What’s known is that “rapid Arctic warming and associated permafrost thaw are threatening the large carbon and nitrogen reservoirs of northern permafrost soils, accumulated under cold conditions where the decomposition rate of soil organic matter (SOM) is low,” concludes the science team led by post-doctoral researcher Maija Marushchak.
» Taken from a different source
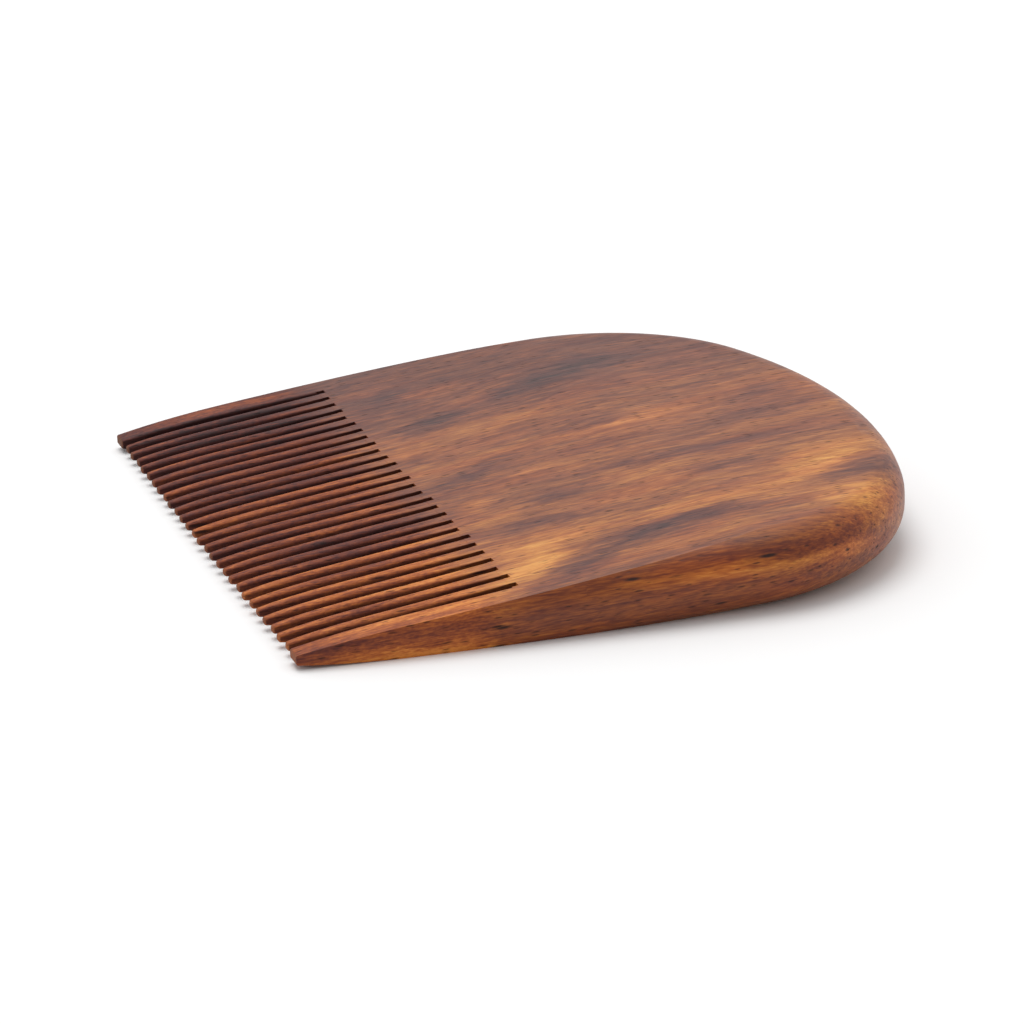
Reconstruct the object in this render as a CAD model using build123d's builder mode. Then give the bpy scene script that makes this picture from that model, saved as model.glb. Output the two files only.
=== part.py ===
from build123d import *
import os
from math import asin, atan, cos, degrees, sin

# A D-shaped wooden pocket comb, sawn and sanded from one board. It lies on the taper of its
# lower face. Everything is drawn in the board's own directions: u runs along the comb from
# the roots of the teeth to the round end, v runs across it, and w is the height above the
# board's middle plane. All lengths are in millimetres.

# Teeth
tooth_pitch = 2.2
gap_count = 28
saw_kerf = 0.84
tooth_length = 22.3
tip_bow = 0.25
tip_thickness = 0.95
tooth_tip_width = 0.9
tooth_end_radius = 0.3
guard_edge_radius = 0.3
guard_end_radius = 0.2

# The body ends this far outside the line of the gap ends, so each tooth has a short root on it
root_stub = 0.6
gap_depth_scatter = 0.16
tip_scatter = 0.16
sanding_relief = 0.015
tip_relief = 0.12

# Outline
body_length = 48.3
half_width = 34.0
tip_half_width = 32.2
shoulder_u = 23.6
corner_radius = 22.7

# Thickness and faces
board_thickness = 7.5
edge_radius = 3.3
taper_start_u = 23.5
taper_blend_radius = 58.0
face_slope = 0.061
tip_taper_u = -11.0

tooth_count = gap_count - 1
tooth_width = tooth_pitch - saw_kerf
guard_wall = (gap_count - 1) / 2 * tooth_pitch + saw_kerf / 2


def tooth_end(index):
    """Where a tooth ends: the line of the tips bows outwards, and no two teeth are equally long."""
    across = 2 * index / (tooth_count - 1) - 1
    return tip_scatter * (0.5 + 0.5 * sin(3.7 * index + 0.8)) - tooth_length - tip_bow * (1 - across**2)


# The lower taper lies on the surface, so the board's middle plane leans by the slope's angle
lean = atan(face_slope)
root_half_thickness = board_thickness / 2 - face_slope * taper_start_u
rest_height = root_half_thickness * cos(lean)
low_end_x = min(tooth_end(index) for index in range(tooth_count)) * cos(lean)
edge_centre_u = body_length - edge_radius
edge_centre_w = board_thickness / 2 - edge_radius
high_end_x = edge_centre_u * cos(lean) + edge_centre_w * sin(lean) + edge_radius
centre_shift = -(low_end_x + high_end_x) / 2

board = Plane(
    origin=(centre_shift, 0, rest_height),
    x_dir=(cos(lean), 0, sin(lean)),
    z_dir=(-sin(lean), 0, cos(lean)),
)
side = Plane(origin=board.origin, x_dir=board.x_dir, z_dir=(0, -1, 0))


def half_thickness(u):
    """Half the board's thickness on the teeth, on the straight taper and on the tip's arc."""
    taper = root_half_thickness + face_slope * u
    if u > tip_taper_u:
        return taper
    tip_run = tip_taper_u + tooth_length
    tip_drop = root_half_thickness - face_slope * tooth_length - tip_thickness / 2
    return taper - tip_drop * ((tip_taper_u - u) / tip_run) ** 2


def gap_end(index):
    """How far a saw cut runs past the line of the gap ends: no two cuts are equally deep."""
    return gap_depth_scatter * (sin(2.4 * index) + 0.6 * sin(5.1 * index + 1))


def section_plane(u, v):
    """A plane across the comb at u, centred on v and facing the tips."""
    origin = board.from_local_coords(Vector(u, v, 0))
    return Plane(origin=origin, x_dir=(0, -1, 0), z_dir=-board.x_dir)


# The outline's round end is one large arc, inside which each corner arc lies and touches
side_rise = half_width - tip_half_width
side_run = shoulder_u + tooth_length
side_radius = (side_run**2 + side_rise**2) / (2 * side_rise)
corner_v = half_width - corner_radius
reach = body_length - corner_radius
end_centre_u = (reach**2 - shoulder_u**2 - corner_v**2) / (2 * (reach - shoulder_u))
end_radius = body_length - end_centre_u
end_angle = degrees(asin(corner_v / (end_radius - corner_radius)))
side_angle = degrees(asin(side_run / side_radius))

# The whole board, before the gaps are sawn: its edges are rounded first and its faces are
# tapered afterwards, so the taper leaves a crisp edge that fades out towards the round end
with BuildPart() as blank:
    with BuildSketch(board.offset(-board_thickness / 2)):
        with BuildLine():
            CenterArc((shoulder_u, half_width - side_radius), side_radius, 90, side_angle)
            CenterArc((shoulder_u, corner_v), corner_radius, end_angle, 90 - end_angle)
            CenterArc((end_centre_u, 0), end_radius, 0, end_angle)
            mirror(about=Plane.XZ)
            Line((-tooth_length, -tip_half_width), (-tooth_length, tip_half_width))
        make_face()
    extrude(amount=board_thickness)
    rims = blank.faces().sort_by(Axis(board.origin, board.z_dir))
    rim_edges = rims[0].edges() + rims[-1].edges()
    tip_line = rim_edges.filter_by(Axis.Y)
    fillet([edge for edge in rim_edges if edge not in tip_line], radius=edge_radius)

    with BuildSketch(side) as profile:
        far_u = body_length + 1
        taper_end = (tip_taper_u, half_thickness(tip_taper_u))
        tip_corner = (-tooth_length, tip_thickness / 2)
        with BuildLine():
            Line((far_u, 0), (far_u, board_thickness / 2))
            Line((far_u, board_thickness / 2), (taper_start_u, board_thickness / 2))
            Line((taper_start_u, board_thickness / 2), taper_end)
            TangentArc([taper_end, tip_corner], tangent=(-1, -face_slope))
            mirror(about=Plane.XZ)
            Line(tip_corner, (-tooth_length, -tip_thickness / 2))
        make_face()
        taper_corners = profile.vertices().filter_by_position(
            Axis.X, taper_start_u - 0.01, taper_start_u + 0.01
        )
        fillet(taper_corners, radius=taper_blend_radius)
    extrude(amount=half_width + 1, both=True, mode=Mode.INTERSECT)

os.makedirs("parts", exist_ok=True)

# The body: the grip, with the ends of the saw cuts and the short roots of the teeth
root_plane = Plane(
    origin=board.from_local_coords(Vector(-root_stub, 0, 0)),
    x_dir=(0, 1, 0),
    z_dir=board.x_dir,
)
with BuildPart() as grip_plate:
    add(blank.part)
    split(bisect_by=root_plane, keep=Keep.TOP)
    with BuildSketch(board.offset(-board_thickness / 2)):
        for index in range(gap_count):
            gap_v = (index - (gap_count - 1) / 2) * tooth_pitch
            depth = root_stub + gap_end(index)
            with Locations((depth / 2 - root_stub, gap_v)):
                Rectangle(depth, saw_kerf)
    extrude(amount=board_thickness, mode=Mode.SUBTRACT)
grip_plate.part.label = "grip_plate"
export_step(grip_plate.part, "parts/grip_plate.step")

# The two end teeth keep the board's own side, so they widen towards the body
for guard_name, side_sign in (("guard_tooth_left", -1), ("guard_tooth_right", 1)):
    with BuildPart() as guard_tooth:
        add(blank.part)
        split(bisect_by=root_plane, keep=Keep.BOTTOM)
        wall = Plane(
            origin=board.from_local_coords(Vector(0, side_sign * guard_wall, 0)),
            x_dir=board.x_dir,
            z_dir=(0, side_sign, 0),
        )
        split(bisect_by=wall, keep=Keep.TOP)
        along = Axis(board.origin, board.x_dir)
        inner_face = guard_tooth.faces().sort_by(Axis.Y)[0 if side_sign > 0 else -1]
        inner_edges = inner_face.edges()
        root_edge = inner_edges.sort_by(along)[-1]
        tip_edge = inner_edges.sort_by(along)[0]
        long_edges = [edge for edge in inner_edges if edge not in (root_edge, tip_edge)]
        fillet(long_edges, radius=guard_edge_radius)
        end_edges = guard_tooth.faces().sort_by(along)[0].edges().filter_by(Axis.Y)
        fillet(end_edges, radius=guard_end_radius)
    guard_tooth.part.label = guard_name
    export_step(guard_tooth.part, f"parts/{guard_name}.step")

# Each inner tooth is lofted through rounded sections: square at the root, where the saw left
# it, and crowned further out, where it has been sanded round and below the guard teeth's faces
for index in range(tooth_count):
    tooth_v = (index - (tooth_count - 1) / 2) * tooth_pitch
    end_u = tooth_end(index)
    sections = (
        (-root_stub, tooth_width, sanding_relief, 0.05),
        (-root_stub - 4, tooth_width * 0.98, sanding_relief, 0.3),
        (tip_taper_u, tooth_width * 0.95, sanding_relief * 2, 0.58),
        (end_u + 2.5, tooth_width * 0.86, sanding_relief * 3, 0.46),
        (end_u, tooth_tip_width, tip_relief, 0.29),
    )
    with BuildPart() as tooth:
        for u, width, relief, radius in sections:
            with BuildSketch(section_plane(u, tooth_v)):
                RectangleRounded(width, 2 * (half_thickness(u) - relief), radius)
        loft()
        tip_face = tooth.faces().sort_by(Axis(board.origin, board.x_dir))[0]
        fillet(tip_face.edges(), radius=tooth_end_radius)
    tooth_name = f"tooth_{index + 1:02d}"
    tooth.part.label = tooth_name
    export_step(tooth.part, f"parts/{tooth_name}.step")
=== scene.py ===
from math import atan, atan2, cos, hypot, radians, sin

import bpy
from mathutils import Matrix, Vector

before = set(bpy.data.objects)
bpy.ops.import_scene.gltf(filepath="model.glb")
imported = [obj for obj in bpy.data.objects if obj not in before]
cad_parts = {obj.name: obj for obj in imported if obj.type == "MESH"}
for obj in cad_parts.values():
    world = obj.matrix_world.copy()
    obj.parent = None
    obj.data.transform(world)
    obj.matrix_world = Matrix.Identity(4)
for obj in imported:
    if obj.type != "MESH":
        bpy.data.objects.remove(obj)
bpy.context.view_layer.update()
scene = bpy.context.scene
MM = 0.001

# Camera, in millimetres and degrees: a long lens, low over the toothed corner of the comb
LOOK_AT = (-6.16, -10.11, 4.0)
AZIMUTH = -20.47
ELEVATION = 20.41
ROLL = 0.36
DISTANCE = 352.97
LENS = 126.47
SENSOR = 36

# Light: white surroundings, brightest behind the comb, and one large soft light overhead
FLOOR_SIZE = 4.0
FLOOR_COLOUR = (0.9, 0.9, 0.9)
FLOOR_ROUGHNESS = 0.8
BEHIND = (0.10, 0.95, 0.30)
BRIGHT_BEHIND = 0.98
DIM_IN_FRONT = 0.44
FADE_REACH = 0.7
KEY_POSITION = (-40, 170, 680)
KEY_SIZE = 0.5
KEY_POWER = 2.3

# The comb's own directions, in millimetres: u along it from the roots of the teeth, v across,
# w above the board's middle plane, which leans because the comb lies on its lower taper
LEAN = atan(0.061)
ROOT_PLANE_X = -12.87
ROOT_PLANE_Z = 2.31
GUARD_WALL = 30.12
TIP_U = -22.0
SIDE_V = -33.5

# Tone of the wood: 0 is the darkest plum, 1 the palest gold
TONE_COLOURS = [
    (0.00, (0.026, 0.006, 0.006)),
    (0.20, (0.080, 0.016, 0.011)),
    (0.40, (0.165, 0.041, 0.013)),
    (0.58, (0.285, 0.082, 0.015)),
    (0.78, (0.460, 0.162, 0.024)),
    (1.00, (0.660, 0.300, 0.050)),
]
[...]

As the permafrost thaws, those pools are decomposing.
While “the fate of soil nitrogen liberated upon permafrost thaw is poorly studied and more complex” than carbon release, the scientists add, “there is evidence that part of liberated nitrogen may be emitted to the atmosphere as nitrogenous gases.”
Temperatures in Arctic Siberia were more than 6°C above average last year, states the Copernicus Climate Change Service, representing “the largest anomalies worldwide in 2020”. That heat wave was made 600 times more likely by climate change, Carbon Brief reported at the time, citing analysis by the World Weather Attribution network.
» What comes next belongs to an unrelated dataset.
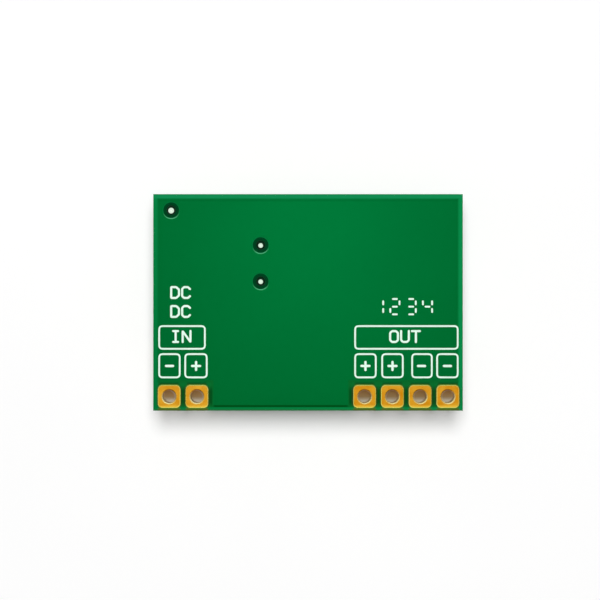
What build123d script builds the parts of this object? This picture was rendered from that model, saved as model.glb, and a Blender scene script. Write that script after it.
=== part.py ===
"""A small step-down power module, lying bare side up on its inductor.

X runs along the board's long side and Y across it, with the row of terminals at -Y.
Z points up, out of the bare side. The origin is the middle of the board's outline, on
the surface that the inductor rests on. All sizes are in millimetres.
"""

from build123d import *
from math import radians, tan
import os

os.makedirs("parts", exist_ok=True)

# Board
board_length = 28.3
board_width = 19.8
laminate_thickness = 1.5
copper_thickness = 0.05
mask_thickness = 0.03
copper_inset = 0.45  # the copper plane stays this far inside the board's edge
ramp_width = 0.2  # the mask slopes down over this width at a copper edge

# Plated terminals along the lower edge
terminal_pitch = 2.54
terminal_gap = 0.46  # between neighbouring lands
input_end_inset = 1.45  # from the board's left end to the first hole's axis
output_end_inset = 1.36  # from its right end to the last hole's axis
terminal_row_inset = 1.3  # from the board's lower edge to the holes' axes
terminal_corner = 0.42
terminal_land_thickness = 0.09
terminal_edge_bevel = 0.06
terminal_hole_radius = 0.6
terminal_wall = 0.06
terminal_rim_bevel = 0.09
terminal_clearance = 0.38  # from a land to the plane around it
mask_gap = 0.07  # the mask stops this far from a bare land
input_terminals = 2
output_terminals = 4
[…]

The researchers looked at the Yedoma permafrost, a large, until now frozen expanse that dates back to the Late Pleistocene age. They focused on the riverbanks of the East Siberian rivers Lena and Kolyma, where rapid permafrost thaw has exposed Yedoma permafrost to the surface and triggered large carbon and nitrogen releases due to microbial activity.
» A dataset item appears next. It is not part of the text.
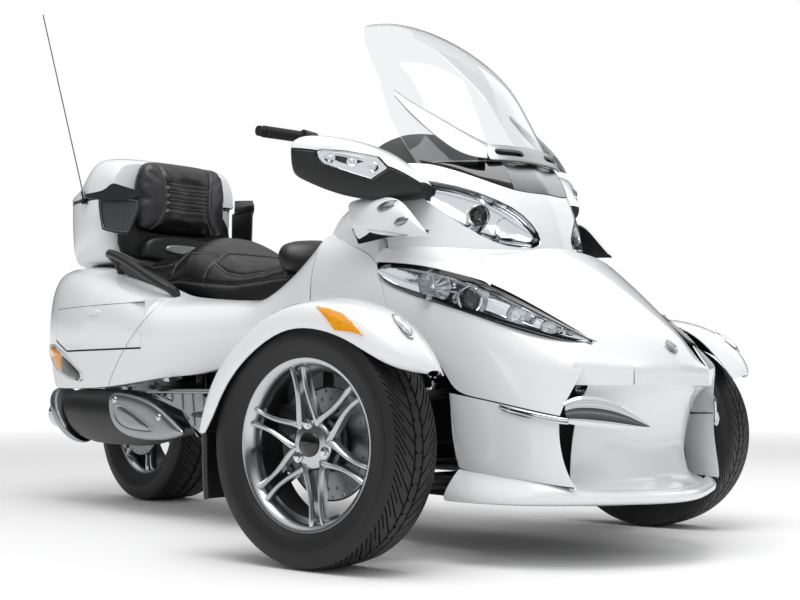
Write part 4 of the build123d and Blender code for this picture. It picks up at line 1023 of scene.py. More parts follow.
def addLowLamps():
    addPair("lowLampCover", lampRows, *lensed, ["low_lamps"], (0.7, -0.5, 0.5), wall=2, rim=0)
    back = Vector((-0.72, 0.28, -0.5)) * lampLook["depth"]
    pan, trim, rim = [], [], []
    for place, row in enumerate(lampRows):
        low, high = Vector(row[0]), Vector(row[4])
        deep = back * min(place, 10 - place, 3) / 3
        middle = (low + high) / 2
        pan.append([low, low + deep * 0.75, low.lerp(middle, 0.5) + deep * 1.3, middle + deep * 1.5,
                    high.lerp(middle, 0.5) + deep * 1.2, high + deep * 0.6, high])
        lift = Vector((0.6, -0.4, 0.5)) * 1.6
        share = lampLook["trim"]
        trim.append([high + lift * 0.4 + (high - low) * 0.035, high + lift,
                     high.lerp(Vector(row[3]), share * 4) + lift])
        rim.append([low + lift * 0.3 - (high - low) * 0.02, low + lift,
                    low.lerp(Vector(row[1]), lampLook["trimLow"] * 4) + lift])
    addPair("lowLampPan", pan, [reflector, darkAndShade], "silver_cast", (), (0.7, -0.5, 0.5), wall=2, rim=0)
    addPair("lowLampTrim", trim, *shiny, (), (0.7, -0.5, 0.5), wall=2.5, rim=0.6, ends=(0, 0))
    addPair("lowLampRim", rim, *shiny, (), (0.7, -0.5, 0.5), wall=2.5, rim=0.6, ends=(0, 0))
    aim = (0.35, -0.93, -0.05)
    eye = (318, -160, 631)
    addTurned("lowProjectorRing", eye, aim, [(21, 0), (24, 8), (31, 16), (33, 15), (33, 4), (30, -14)], *chromed)
    addTurned("lowProjectorLens", eye, aim, [(21.5, 3), (20, 8), (15, 13), (8, 16), (0, 17)], *lensed)
    addTurned("lowProjectorCup", eye, aim, [(22, 4), (16, -3), (8, -8), (0, -9)], *shiny)
    addTurned("lowBowl", (344, -66, 668), (0.5, -0.85, 0.1),
              [(42, 10), (38, 0), (30, -10), (18, -19), (7, -24), (0, -25)], *silvered, flutes=14, steps=112)
    addTurned("lowBowlBulb", (344, -66, 668), (0.5, -0.85, 0.1), [(7, -26), (7, -8), (5, -3), (0, -1)], *chromed,
              steps=24)
    addTurned("lowSmallBowl", (262, -362, 556), (0.3, -0.95, 0), [(19, 8), (17, 0), (12, -8), (5, -12), (0, -13)],
              *silvered, flutes=9, steps=72)
    addTurned("lowSmallBulb", (246, -392, 550), (0.2, -0.95, 0.2), [(7, -12), (7, 4), (5, 9), (0, 11)], *chromed,
              steps=24)
    addTurned("lowMiddleBowl", (294, -290, 588), (0.35, -0.93, 0),
              [(25, 8), (22, 0), (14, -10), (6, -14), (0, -15)], *silvered, flutes=11, steps=88)


addLowLamps()
print("lower lamps ready")


# height, then (across, back) along the cowl's front wall
cowlRows = {
    764: [(0, -184), (110, -170), (206, -98), (282, 0), (330, 120)],
    830: [(0, -174), (110, -156), (205, -86), (276, 10), (318, 130)],
    900: [(0, -156), (110, -134), (200, -66), (272, 30), (310, 140)],
    960: [(0, -128), (110, -104), (205, -36), (290, 60), (330, 160)],
    1010: [(0, -96), (110, -74), (200, 0), (272, 90), (330, 190)],
}
cowlLook = {"bandTop": 1010, "bandProud": 1.6}


def between(table, value):
    # straight interpolation in a list of (place, amount)
    for (a, low), (b, high) in zip(table, table[1:]):
        if value <= b:
            return low + (high - low) * max(value - a, 0) / (b - a)
    return table[-1][1]


def cowlY(x, z):
    return between([(height, between(row, x)) for height, row in cowlRows.items()], z)


# (across, height) where the painted cowl ends under the band, and the lamp eye's outline
bandEdge = [(0, 926), (60, 925), (110, 931), (160, 954), (205, 980), (248, 1010), (400, 1010)]
eyeLine = [(66, 785), (62, 800), (66, 816), (80, 838), (100, 860), (124, 882), (152, 902), (184, 921), (218, 938),
           (252, 952), (284, 963), (298, 966), (299, 958), (288, 934), (272, 902), (251, 866), (228, 834),
           (204, 808), (178, 790), (150, 779), (121, 774), (92, 775)]


def addCowl():
    columns = (0, 40, 80, 110, 140, 170, 200, 230, 256, 282, 300, 316, 330)
    rows = []
    for share in (0, 0.06, 0.2, 0.4, 0.6, 0.8, 0.95, 1):
        heights = [764 + (between(bandEdge, x) - 764) * share for x in columns]
        rows.append([(x, cowlY(x, z), z) for x, z in zip(columns, heights)])
    shape = bmesh.new()
    grid = loft(shape, bothWays(rows))
    faceOut(shape, (0, -1, 0))
    wall = addPiece("cowlWall", shape, [pearl, darkAndShade], "chassis", "white_paint", ["upper_cowl"], 35, False)
    smoothen(wall)
    tree = skinTree(wall)
    for side, _, _ in sides:
        cutter = bmesh.new()
        line = [(side * x, -420, z) for x, z in eyeLine]
        grid = loft(cutter, [line, [(x, 140, z) for x, _, z in line]], True)
        for row in grid:
            bmesh.ops.contextual_create(cutter, geom=row)
        cutBy(wall, cutter)
    thicken(wall, 3.5, 1.2)
    return tree


def cowlBand():
    for name, low, high, finish, slot in (("cowlBandLeft", 108, 262, gloss, "black_plastic"),
            ("cowlBandRight", -262, -108, gloss, "black_plastic"),
                                          ("cowlBandMiddle", -106, 106, satin, "silver_cast")):
        spots = [low + (high - low) * i / 8 for i in range(9)]
        rows = []
        for share in (0, 0.15, 0.5, 0.85, 1):
            row = []
            for x in spots:
                z = between(bandEdge, abs(x)) + 3
                z += (max(cowlLook["bandTop"], z + 2) - z) * share
                row.append((x, cowlY(abs(x), z) - cowlLook["bandProud"] - 5 * sin(pi * share), z))
            rows.append(row)
        addSkin(name, rows, [finish], slot, (), (0, -1, 0.2), wall=3)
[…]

“The researchers found that nitrous oxide emissions from recently thawed Yedoma were initially very low but increased within less than a decade to high rates, exceeding typical emissions from permafrost-affected soils by one to two orders of magnitude (10-100 times),” the release states. The increase occurred when the Yedoma sediments dried out after they thawed, and also had to do with a shifting balance between microbes that consume nitrous oxide precursors like nitrate and nitric oxide, and those that produce it.
Marushchak told The Energy Mix there are too many unknowns to estimate the total nitrous oxide released from Yedoma permafrost in Siberia, Alaska, and Canada’s Yukon Territory at today’s level of global warming. But with the climate community aiming for future climate stabilization at 1.5 to 2.0°C, and most projections pointing to still larger increases in global heating, “we can expect higher nitrous oxide emissions with warmer temperatures, because warming will accelerate the rate of permafrost thaw and thus mobilization of nitrogen from permafrost,” she wrote in an email.
She added that factors like soil moisture are even more important than temperature, with the highest risk coming from soils that are neither too wet nor too dry.
In the university news release, Marushchak said nitrogen released by thawing permafrost “can substantially improve the availability of nitrogen in Arctic ecosystems, which, in addition to the direct climatic feedback in the form of nitrous oxide, may have important consequences on carbon fixation by plants and eutrophication of water systems.” In her email, she said there isn’t enough information on Arctic biogeochemistry to weigh the cooling effect of increased plant growth and carbon fixation against the increased nitrous oxide emissions that might come from northern rivers and lakes.
Whichever way that balance goes, there will be only one path for humanity to try to shift the outcome.
“Unfortunately, there is no way to directly control or reduce permafrost thaw-related N2O emissions over vast, remote Arctic areas,” Marushchak wrote. “The best possibility to protect permafrost worldwide and to prevent mobilization of its carbon and nitrogen stocks is to reduce anthropogenic emissions related to fossil fuel combustion and land use,” including nitrous oxide emissions from agriculture.
University of Ottawa permafrost specialist Antoni Lewkowicz said the same processes could unfold in Canada, but the emission rates may differ and the country doesn’t have very many deposits of Yedoma permafrost.
But “we have had many surprises regarding emissions of greenhouse gases from thawing permafrost over the past decade,” he told The Mix. “This study falls into that category. Permafrost areas are vast and heterogeneous and we still have a great deal to learn about biogeochemical cycling as the climate warms.”